L’acheteur public est tenu d’utiliser une plateforme dématérialisée, autrement appelée « profil d’acheteur » pour le dépôt des candidatures et des offres relatives aux marchés publics d’un montant supérieur à 40 000 € HT et dont la procédure donne lieu à la publication d’un avis d’appel à la concurrence.
Exposé du problème pratique : dépôt de la candidature ou de l’offre pour la mauvaise procédure de passation
La particularité de cette affaire résulte des faits.
En l’occurrence, une communauté d’agglomération avait, notamment, lancé deux procédures dont les dates limites de remise des offres et candidatures étaient identiques.
Pour autant, les deux procédures étaient bien distinctes et différentiables puisqu’il s’agissait :
- – d’une part, un marché n° 1 relatif à des travaux de mise en séparatif de réseaux unitaires sur l’agglomération ;
- – d’autre part, un marché n° 2 relatif à des travaux de raccordement des eaux usées en domaine privé.
Ainsi, la société qui candidatait aux deux marchés a déposé ses deux offres dans le même tiroir numérique, concernant le marché n° 2.
La question ainsi posée était de savoir comment traiter cette erreur de dépôt de la société.
La candidature et l’offre de la société pour le marché n° 1 sont-elles régularisables et quelle(s) marge(s) de manœuvre pour le pouvoir adjudicateur ?

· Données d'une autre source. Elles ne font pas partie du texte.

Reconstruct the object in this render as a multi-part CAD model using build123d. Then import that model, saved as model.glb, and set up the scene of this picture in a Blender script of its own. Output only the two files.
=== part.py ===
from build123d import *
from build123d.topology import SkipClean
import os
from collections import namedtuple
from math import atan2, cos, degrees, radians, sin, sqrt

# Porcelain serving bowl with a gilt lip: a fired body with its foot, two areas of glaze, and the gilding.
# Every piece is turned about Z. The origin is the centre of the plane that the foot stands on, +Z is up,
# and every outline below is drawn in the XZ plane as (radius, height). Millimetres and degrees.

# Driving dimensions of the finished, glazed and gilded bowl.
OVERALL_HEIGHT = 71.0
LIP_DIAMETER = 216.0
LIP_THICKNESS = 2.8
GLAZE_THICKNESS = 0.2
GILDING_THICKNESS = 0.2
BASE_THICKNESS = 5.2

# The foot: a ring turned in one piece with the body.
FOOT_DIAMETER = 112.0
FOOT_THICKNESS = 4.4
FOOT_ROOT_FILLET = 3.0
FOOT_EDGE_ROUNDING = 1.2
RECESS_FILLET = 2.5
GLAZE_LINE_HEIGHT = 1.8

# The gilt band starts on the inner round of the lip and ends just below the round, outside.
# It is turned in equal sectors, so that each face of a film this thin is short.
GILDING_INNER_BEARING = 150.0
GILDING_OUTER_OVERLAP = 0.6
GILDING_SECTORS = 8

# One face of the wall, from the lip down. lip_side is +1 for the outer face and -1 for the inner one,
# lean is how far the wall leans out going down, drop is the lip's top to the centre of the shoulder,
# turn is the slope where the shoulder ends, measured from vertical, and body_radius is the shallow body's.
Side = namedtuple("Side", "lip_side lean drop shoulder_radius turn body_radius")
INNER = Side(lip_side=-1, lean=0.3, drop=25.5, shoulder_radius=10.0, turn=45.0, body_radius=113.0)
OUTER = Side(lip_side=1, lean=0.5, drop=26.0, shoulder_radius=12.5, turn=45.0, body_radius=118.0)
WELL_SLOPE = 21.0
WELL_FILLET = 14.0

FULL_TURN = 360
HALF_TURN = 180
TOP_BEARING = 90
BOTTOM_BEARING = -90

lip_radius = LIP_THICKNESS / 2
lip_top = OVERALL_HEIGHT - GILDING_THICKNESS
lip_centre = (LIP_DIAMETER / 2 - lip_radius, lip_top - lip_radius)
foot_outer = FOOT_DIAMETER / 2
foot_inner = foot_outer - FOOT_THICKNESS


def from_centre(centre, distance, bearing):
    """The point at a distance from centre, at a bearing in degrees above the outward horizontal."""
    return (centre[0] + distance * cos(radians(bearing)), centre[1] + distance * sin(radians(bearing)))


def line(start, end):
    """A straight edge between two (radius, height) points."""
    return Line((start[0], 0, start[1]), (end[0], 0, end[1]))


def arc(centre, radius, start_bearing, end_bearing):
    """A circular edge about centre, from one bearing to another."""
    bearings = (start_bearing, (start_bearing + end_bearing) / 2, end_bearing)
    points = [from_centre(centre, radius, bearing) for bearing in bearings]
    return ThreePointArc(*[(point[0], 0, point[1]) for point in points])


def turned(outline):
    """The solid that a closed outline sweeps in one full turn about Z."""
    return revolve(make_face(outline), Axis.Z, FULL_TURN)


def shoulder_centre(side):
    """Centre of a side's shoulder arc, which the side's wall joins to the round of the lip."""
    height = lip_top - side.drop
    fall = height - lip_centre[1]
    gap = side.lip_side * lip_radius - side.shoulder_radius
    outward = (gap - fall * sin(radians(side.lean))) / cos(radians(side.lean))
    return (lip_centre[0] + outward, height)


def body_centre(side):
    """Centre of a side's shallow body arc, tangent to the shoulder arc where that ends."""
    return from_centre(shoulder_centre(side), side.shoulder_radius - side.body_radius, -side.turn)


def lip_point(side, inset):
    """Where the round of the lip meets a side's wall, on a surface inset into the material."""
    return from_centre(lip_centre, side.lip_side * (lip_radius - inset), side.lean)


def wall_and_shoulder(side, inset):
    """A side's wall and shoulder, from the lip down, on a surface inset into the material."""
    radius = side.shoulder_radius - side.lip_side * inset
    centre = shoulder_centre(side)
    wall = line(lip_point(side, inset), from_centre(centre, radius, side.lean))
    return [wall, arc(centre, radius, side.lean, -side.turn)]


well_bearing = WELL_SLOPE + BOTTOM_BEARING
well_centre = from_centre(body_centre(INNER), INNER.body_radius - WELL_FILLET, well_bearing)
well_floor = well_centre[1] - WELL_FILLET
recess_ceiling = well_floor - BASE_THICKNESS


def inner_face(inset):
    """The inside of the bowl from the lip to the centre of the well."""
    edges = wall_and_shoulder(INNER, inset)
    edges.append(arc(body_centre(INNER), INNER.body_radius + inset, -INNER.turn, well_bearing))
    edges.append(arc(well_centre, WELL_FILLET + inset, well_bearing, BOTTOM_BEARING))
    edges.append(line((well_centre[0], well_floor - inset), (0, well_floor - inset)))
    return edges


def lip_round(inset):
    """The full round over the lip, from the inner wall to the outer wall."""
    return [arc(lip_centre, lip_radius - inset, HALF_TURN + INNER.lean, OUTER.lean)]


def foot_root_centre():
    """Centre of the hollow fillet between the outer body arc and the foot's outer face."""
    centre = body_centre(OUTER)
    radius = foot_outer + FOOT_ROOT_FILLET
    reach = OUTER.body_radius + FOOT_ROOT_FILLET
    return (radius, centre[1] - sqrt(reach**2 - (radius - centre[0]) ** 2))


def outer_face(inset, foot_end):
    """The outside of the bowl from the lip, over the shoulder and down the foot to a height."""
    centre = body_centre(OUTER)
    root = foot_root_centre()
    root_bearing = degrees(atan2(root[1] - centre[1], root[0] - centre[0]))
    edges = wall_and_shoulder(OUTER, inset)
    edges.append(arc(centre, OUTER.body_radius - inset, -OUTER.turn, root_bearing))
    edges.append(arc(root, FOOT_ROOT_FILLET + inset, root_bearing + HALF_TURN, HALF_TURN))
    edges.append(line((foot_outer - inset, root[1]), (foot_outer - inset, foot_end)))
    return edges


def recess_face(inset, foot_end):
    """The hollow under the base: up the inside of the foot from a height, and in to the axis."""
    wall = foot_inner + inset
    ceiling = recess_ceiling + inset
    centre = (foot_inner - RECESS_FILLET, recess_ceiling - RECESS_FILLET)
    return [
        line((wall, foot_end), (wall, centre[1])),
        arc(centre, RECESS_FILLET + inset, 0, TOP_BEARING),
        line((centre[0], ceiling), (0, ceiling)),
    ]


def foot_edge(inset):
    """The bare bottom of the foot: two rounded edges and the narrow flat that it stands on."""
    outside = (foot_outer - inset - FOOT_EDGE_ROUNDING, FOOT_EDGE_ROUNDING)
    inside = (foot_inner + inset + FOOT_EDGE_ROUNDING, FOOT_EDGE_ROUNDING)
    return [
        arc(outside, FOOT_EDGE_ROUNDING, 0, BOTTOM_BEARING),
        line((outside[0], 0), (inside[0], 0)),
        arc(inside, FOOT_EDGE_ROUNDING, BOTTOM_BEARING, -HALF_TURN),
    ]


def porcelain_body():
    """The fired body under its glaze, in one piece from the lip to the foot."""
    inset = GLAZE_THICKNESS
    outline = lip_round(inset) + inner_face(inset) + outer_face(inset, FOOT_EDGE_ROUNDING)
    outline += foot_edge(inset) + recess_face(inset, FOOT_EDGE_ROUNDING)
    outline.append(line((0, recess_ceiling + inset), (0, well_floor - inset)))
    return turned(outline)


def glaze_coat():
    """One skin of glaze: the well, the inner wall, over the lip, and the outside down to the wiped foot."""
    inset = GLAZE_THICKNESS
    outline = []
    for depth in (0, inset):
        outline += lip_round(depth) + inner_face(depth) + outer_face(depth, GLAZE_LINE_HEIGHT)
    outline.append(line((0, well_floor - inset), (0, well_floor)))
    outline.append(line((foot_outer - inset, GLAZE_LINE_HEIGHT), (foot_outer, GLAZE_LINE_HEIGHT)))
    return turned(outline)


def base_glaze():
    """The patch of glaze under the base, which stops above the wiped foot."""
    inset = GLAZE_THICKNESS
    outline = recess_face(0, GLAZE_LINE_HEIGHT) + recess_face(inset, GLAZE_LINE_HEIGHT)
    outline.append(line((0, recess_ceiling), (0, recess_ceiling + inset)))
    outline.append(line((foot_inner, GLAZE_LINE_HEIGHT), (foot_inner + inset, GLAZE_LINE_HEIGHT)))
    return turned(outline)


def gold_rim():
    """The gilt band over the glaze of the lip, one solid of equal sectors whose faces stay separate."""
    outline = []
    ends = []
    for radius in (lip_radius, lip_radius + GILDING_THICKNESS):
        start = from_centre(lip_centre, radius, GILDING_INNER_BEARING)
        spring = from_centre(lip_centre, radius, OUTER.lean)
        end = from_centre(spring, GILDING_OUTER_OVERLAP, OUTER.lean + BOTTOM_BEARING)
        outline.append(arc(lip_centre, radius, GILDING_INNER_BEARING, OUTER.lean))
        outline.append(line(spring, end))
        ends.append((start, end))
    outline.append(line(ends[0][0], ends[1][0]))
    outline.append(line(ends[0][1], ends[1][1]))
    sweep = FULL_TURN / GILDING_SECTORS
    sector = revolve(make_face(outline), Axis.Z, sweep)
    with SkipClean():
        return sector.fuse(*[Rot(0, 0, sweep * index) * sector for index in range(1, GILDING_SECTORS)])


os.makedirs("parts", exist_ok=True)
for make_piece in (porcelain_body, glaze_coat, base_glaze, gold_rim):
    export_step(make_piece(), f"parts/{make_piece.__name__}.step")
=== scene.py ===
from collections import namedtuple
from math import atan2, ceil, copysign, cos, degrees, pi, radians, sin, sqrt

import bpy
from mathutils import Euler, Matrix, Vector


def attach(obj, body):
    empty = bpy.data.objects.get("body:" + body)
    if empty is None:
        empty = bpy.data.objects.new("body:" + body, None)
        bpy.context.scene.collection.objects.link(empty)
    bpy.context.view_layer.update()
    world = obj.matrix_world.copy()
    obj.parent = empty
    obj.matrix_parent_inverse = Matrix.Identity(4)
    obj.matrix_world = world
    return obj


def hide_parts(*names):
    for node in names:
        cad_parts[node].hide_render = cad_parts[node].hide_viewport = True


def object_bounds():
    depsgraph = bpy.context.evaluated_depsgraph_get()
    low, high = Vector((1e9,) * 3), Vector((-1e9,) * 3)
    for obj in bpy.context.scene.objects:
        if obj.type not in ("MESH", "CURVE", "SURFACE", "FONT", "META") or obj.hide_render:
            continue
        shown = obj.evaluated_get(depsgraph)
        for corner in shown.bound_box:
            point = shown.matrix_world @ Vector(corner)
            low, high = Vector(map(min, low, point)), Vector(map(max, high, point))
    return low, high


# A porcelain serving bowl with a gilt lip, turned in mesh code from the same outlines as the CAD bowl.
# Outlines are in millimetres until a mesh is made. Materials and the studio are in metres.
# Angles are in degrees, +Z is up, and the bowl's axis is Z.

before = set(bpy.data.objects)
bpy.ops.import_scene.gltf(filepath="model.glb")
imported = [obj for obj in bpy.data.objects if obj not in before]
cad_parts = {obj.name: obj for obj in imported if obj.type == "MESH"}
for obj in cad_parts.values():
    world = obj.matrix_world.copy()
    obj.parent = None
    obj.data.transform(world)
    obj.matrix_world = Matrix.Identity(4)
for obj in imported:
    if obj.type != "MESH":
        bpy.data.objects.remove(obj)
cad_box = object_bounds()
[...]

Solution de première instance : la non prise en compte de la candidature constitue un manquement aux obligations de mise en concurrence
En effet, le Tribunal administratif d’Amiens, saisi en première instance, a considéré qu’il appartenait à l’acheteur public de prendre en compte la candidature de la société au marché n° 1, alors même que cette dernière s’est trompée, en déposant sa candidature dans le dans le tiroir numérique dédié au marché n° 2.
Pour arriver à cette conclusion, assez surprenante, le Tribunal releva dans son raisonnement deux points essentiels :
- – Premièrement, les deux marchés disposaient de dates limites de remise des offres et candidatures identiques ;
- – Secondement, il ne faisait aucun doute que la société entendait candidater au marché n°1 puisque toutes les pièces déposées dans la procédure liée au marché n° 2, correspondaient, en réalité, au marché n°1.
Pour le Tribunal administratif, cette erreur de tiroir numérique constitue, en quelque sorte, une erreur matérielle qu’il appartenait à l’acheteur public de corriger spontanément. Et cela d’autant plus que cette régularisation ne nécessitait aucune forme d’analyse.
Il appartenait, par conséquent, à l’acheteur public de prendre en considération la candidature et l’offre de la société. Faute de l’avoir fait, le Tribunal a jugé que la communauté d’agglomération avait manqué à ses obligations de mise en concurrence et a, d’une part, prononcé l’annulation de la procédure et, d’autre part, enjoint à l’acheteur public de reprendre cette procédure à compter de l’examen des candidatures et des offres,
Cette solution jurisprudentielle n’en demeure pas moins généreuse et protectrice des entreprises candidates, puisqu’elle revient à imposer à l’acheteur public de corriger les erreurs et manques de vigilance des candidats.
Cette solution fait peser sur l’acheteur public une contrainte, à savoir une obligation de régularisation, alors même qu’aucune disposition du code de la commande publique ne l’impose.
Position du Conseil d’État : l’acheteur public n’a pas à sauver le candidat qui s’est trompé de procédure lors du dépôt de sa candidature ou de son offre
Retour à la raison avec cet arrêt du Conseil d’État du 1 juin 2023.
Le Conseil d’État juge que :
« aucune disposition ni aucun principe n’impose au pouvoir adjudicateur d’informer un candidat que son offre a été déposée dans le cadre d’une autre consultation que celle à laquelle il voulait postuler ».
(CE, 1er juin 2023, n° 469127)
De même, dans le prolongement de l’ordonnance du Tribunal administratif d’Amiens, le Conseil d’État précise qu’il n’appartient pas à l’acheteur public de « rectifier de lui-même l’erreur de dépôt commise » sous réserve que l’erreur du candidat ne résulte pas d’un dysfonctionnement de la plateforme (CE, 1er juin 2023, n° 469127).
Suivant la proposition du rapporteur public Nicolas Labrune, le Conseil d’État rejette toute obligation pour l’acheteur public de régulariser la candidature ou l’offre déposée dans le mauvais tiroir numérique.
Bien évidemment, le pouvoir adjudicateur a toujours la faculté d’inviter le candidat à régulariser sa candidature ou son offre. Pour autant, il n’en a jamais l’obligation. L’arrêt du Conseil d’État s’inscrit dans la lignée de l’actuelle article R. 2152-2 du code de la commande publique selon lequel l’acheteur public dispose toujours de la faculté et non de l’obligation d’autoriser la régularisation des offres irrégulières (en ce sens, CE, 21 mars 2018, D’épatement des Bouches du Rhône).